## GIVEN EXERCISE
Take the data below and write out exactly the lines from the one with "ferrule((x + QUICK_WIDTH, aft, middle" through the one with "if empty is"; omit every other line.

## SOURCE DATA
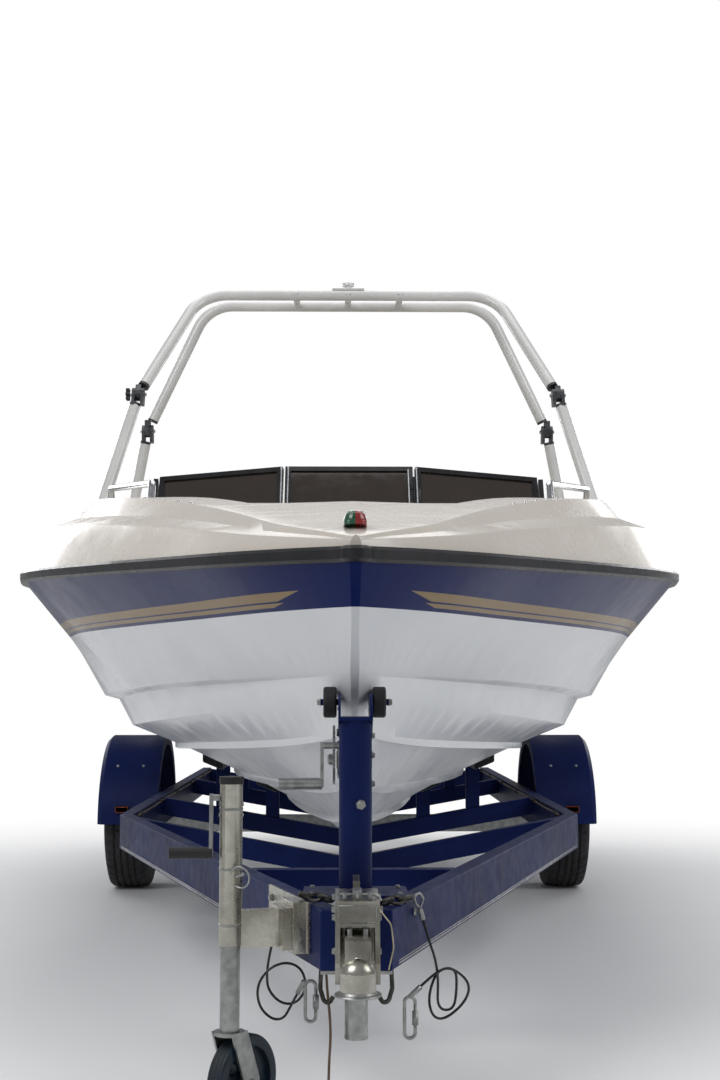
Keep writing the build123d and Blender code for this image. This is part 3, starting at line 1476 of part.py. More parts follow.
QUICK_LINKS = ((121, -11, 267), (-102, 48, 291))
CABLE_PINS = (((133, 0, 452), (147, 0, 452)), ((-166.4, 80, 452), (-177, 80, 452)))


def cord(points, radius):
    """Cord through points, with an arc in each corner as wide as its runs allow."""
    places = [Vector(x, at(aft), z) for x, aft, z in points]
    radii = []
    for before, corner, after in zip(places, places[1:], places[2:]):
        a, b = corner - before, after - corner
        turn = math.radians(max(a.get_angle(b), 0.5))
        radii.append(0.45 * min(a.length, b.length) / math.tan(turn / 2))
    with BuildLine() as path:
        FilletPolyline(*places, radius=radii)
    with BuildSketch(Plane(origin=places[0], z_dir=places[1] - places[0])) as ring:
        Circle(radius)
    sweep(ring.sketch, path=path.line)
    length = sum(edge.length for edge in path.edges())
    print("cord", round(length), "long, radii", [round(r) for r in radii])


def racetrack(plane, length, width, bar):
    """Closed link of round bar, drawn in a plane with its length along Y."""
    with BuildLine(plane) as path:
        a = Line((width, -length / 2), (width, length / 2))
        b = ThreePointArc(a @ 1, (0, length / 2 + width), (-width, length / 2))
        c = Line(b @ 1, (-width, -length / 2))
        ThreePointArc(c @ 1, (0, -length / 2 - width), a @ 0)
    with BuildSketch(Plane(origin=path.line @ 0, z_dir=path.line % 0)) as ring:
        Circle(bar)
    sweep(ring.sketch, path=path.line)


def ferrule(start, end, radius=FERRULE):
    """Round sleeve between two points."""
    start, end = [Vector(x, at(aft), z) for x, aft, z in (start, end)]
    with BuildSketch(Plane(origin=start, z_dir=end - start)) as ring:
        Circle(radius)
    extrude(ring.sketch, amount=(end - start).length)


with BuildPart() as safety_links:
    for side, seat in LINK_SEATS:
        near, far = [Vector(side * x, at(aft), seat + LINK_BAR + SEAT_GAP) for x, aft in LINK_ENDS]
        plane = Plane(origin=(near + far) / 2, x_dir=(far - near).cross(Vector(0, 0, 1)), z_dir=(0, 0, 1))
        racetrack(plane, (far - near).length, LINK_WIDTH, LINK_BAR)

with BuildPart() as port_safety_cable:
    cord(PORT_CABLE, CABLE)

with BuildPart() as starboard_safety_cable:
    cord(STARBOARD_CABLE, CABLE)

with BuildPart() as cable_fittings:
    for route in (PORT_CABLE, STARBOARD_CABLE):
        top, bottom = Vector(*route[0]), Vector(*route[1])
        lift = (top - bottom).normalized()
        ferrule(tuple(top + lift * 26), tuple(top + lift * SEAT_GAP))
        last, end = Vector(*route[-2]), Vector(*route[-1])
        run = (end - last).normalized()
        ferrule(tuple(end + run * SEAT_GAP), tuple(end + run * 34))
    for start, end in CABLE_PINS:
        ferrule(start, end, QUICK_BAR)
    for x, aft, z in QUICK_LINKS:
        middle = z - QUICK_WIDTH - QUICK_LENGTH / 2
        racetrack(Plane(origin=(x, at(aft), middle), x_dir=(1, 0, 0), z_dir=(0, -1, 0)), QUICK_LENGTH,
                  QUICK_WIDTH, QUICK_BAR)
        ferrule((x + QUICK_WIDTH, aft, middle - 16), (x + QUICK_WIDTH, aft, middle + 14), QUICK_BAR + 3)

with BuildPart() as wiring_lead:
    cord(LEAD_RUN, LEAD)
    end_x, end_aft, end_z = LEAD_RUN[-1]
    block(end_x, end_aft - PLUG[1] / 2, end_z - SEAT_GAP - PLUG[2], *PLUG)

save(safety_links, "safety_links")
save(port_safety_cable, "port_safety_cable")
save(starboard_safety_cable, "starboard_safety_cable")
save(cable_fittings, "cable_fittings")
save(wiring_lead, "wiring_lead")
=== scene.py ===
"""Looks of the open-bow speedboat on its trailer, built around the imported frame."""
import json
import math

import bmesh
import bpy
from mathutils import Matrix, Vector
from mathutils.bvhtree import BVHTree


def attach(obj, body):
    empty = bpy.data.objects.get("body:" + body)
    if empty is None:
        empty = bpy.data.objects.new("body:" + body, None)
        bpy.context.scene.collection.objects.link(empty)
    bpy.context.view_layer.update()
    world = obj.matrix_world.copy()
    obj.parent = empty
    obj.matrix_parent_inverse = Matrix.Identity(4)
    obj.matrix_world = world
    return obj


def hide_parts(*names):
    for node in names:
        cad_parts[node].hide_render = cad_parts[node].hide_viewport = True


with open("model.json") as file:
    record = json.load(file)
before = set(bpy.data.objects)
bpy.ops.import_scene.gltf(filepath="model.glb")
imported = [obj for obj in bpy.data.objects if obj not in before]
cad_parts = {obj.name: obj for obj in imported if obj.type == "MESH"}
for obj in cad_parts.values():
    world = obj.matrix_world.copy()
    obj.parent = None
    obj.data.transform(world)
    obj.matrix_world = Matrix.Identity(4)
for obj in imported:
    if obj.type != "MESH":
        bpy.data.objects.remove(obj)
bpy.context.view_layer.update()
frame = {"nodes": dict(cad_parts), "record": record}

bl_info = {
    "name": "Speedboat on its trailer",
    "version": (1, 0, 0),
    "blender": (4, 5, 0),
    "location": "View3D > Sidebar > Boat",
    "description": "Finishes and detail of the speedboat and its trailer",
    "category": "Object",
}

ROOT = "boat_and_trailer"
SIDES = (1, -1)
WELD = 1e-5
# the road wheels' hubs, millimetres: off the middle, aft, above the floor
HUB_X, HUB_AFT, HUB_UP = 1045, 4000, 330


def linear(code):
    """Linear colour of an sRGB hex code."""
    parts = [int(code[i:i + 2], 16) / 255 for i in (0, 2, 4)]
    return tuple(c / 12.92 if c <= 0.04045 else ((c + 0.055) / 1.055) ** 2.4 for c in parts) + (1.0,)


def node_at(name):
    """The body that carries a node of the frame."""
    return next(body for body, nodes in frame["record"]["behaviour"]["bodies"].items() if name in nodes)


# materials
def add_node(tree, kind, inputs=None, **settings):
    """Adds a shader or geometry node with its settings, constants and links."""
    node = tree.nodes.new(kind)
    for key, value in settings.items():
        setattr(node, key, value)
    for key, value in (inputs or {}).items():
        if isinstance(value, bpy.types.NodeSocket):
            tree.links.new(value, node.inputs[key])
        else:
            node.inputs[key].default_value = value
    return node


def add_math(tree, operation, a, b=0.0, c=0.0):
    return add_node(tree, "ShaderNodeMath", {0: a, 1: b, 2: c}, operation=operation).outputs[0]


def add_ramp(tree, value, low, high, to_low, to_high):
    return add_node(
        tree, "ShaderNodeMapRange",
        {"Value": value, "From Min": low, "From Max": high, "To Min": to_low, "To Max": to_high},
    ).outputs["Result"]


def add_mix(tree, factor, a, b):
    node = add_node(tree, "ShaderNodeMix", {"Factor": factor}, data_type="RGBA")
    for socket, value in ((node.inputs[6], a), (node.inputs[7], b)):
        if isinstance(value, bpy.types.NodeSocket):
            tree.links.new(value, socket)
        else:
            socket.default_value = value
    return node.outputs[2]


def add_bump(tree, height, depth_m):
    return add_node(tree, "ShaderNodeBump", {"Height": height, "Distance": depth_m}).outputs[0]


def add_surface(tree, **inputs):
    """The principled shader and the output; a space in an input's name is written as _."""
    shader = add_node(
        tree, "ShaderNodeBsdfPrincipled", {key.replace("_", " "): value for key, value in inputs.items()})
    add_node(tree, "ShaderNodeOutputMaterial", {"Surface": shader.outputs[0]})
    return shader


def new_material(name):
    material = bpy.data.materials.new(name)
    material.use_nodes = True
    tree = material.node_tree
    tree.nodes.clear()
    place = add_node(tree, "ShaderNodeTexCoord").outputs["Object"]
    return material, tree, place


def add_noise(tree, place, size_mm, detail=3.0, stretch=None):
    if stretch:
        place = add_node(tree, "ShaderNodeMapping", {"Vector": place, "Scale": stretch}).outputs[0]
    return add_node(
        tree, "ShaderNodeTexNoise", {"Vector": place, "Scale": 1000 / size_mm, "Detail": detail}
    ).outputs[0]


def add_cells(tree, place, size_mm, feature="F1", output="Distance"):
    return add_node(
        tree, "ShaderNodeTexVoronoi", {"Vector": place, "Scale": 1000 / size_mm}, feature=feature
    ).outputs[output]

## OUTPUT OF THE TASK
        ferrule((x + QUICK_WIDTH, aft, middle - 16), (x + QUICK_WIDTH, aft, middle + 14), QUICK_BAR + 3)

with BuildPart() as wiring_lead:
    cord(LEAD_RUN, LEAD)
    end_x, end_aft, end_z = LEAD_RUN[-1]
    block(end_x, end_aft - PLUG[1] / 2, end_z - SEAT_GAP - PLUG[2], *PLUG)

save(safety_links, "safety_links")
save(port_safety_cable, "port_safety_cable")
save(starboard_safety_cable, "starboard_safety_cable")
save(cable_fittings, "cable_fittings")
save(wiring_lead, "wiring_lead")
=== scene.py ===
"""Looks of the open-bow speedboat on its trailer, built around the imported frame."""
import json
import math

import bmesh
import bpy
from mathutils import Matrix, Vector
from mathutils.bvhtree import BVHTree


def attach(obj, body):
    empty = bpy.data.objects.get("body:" + body)
    if empty is None:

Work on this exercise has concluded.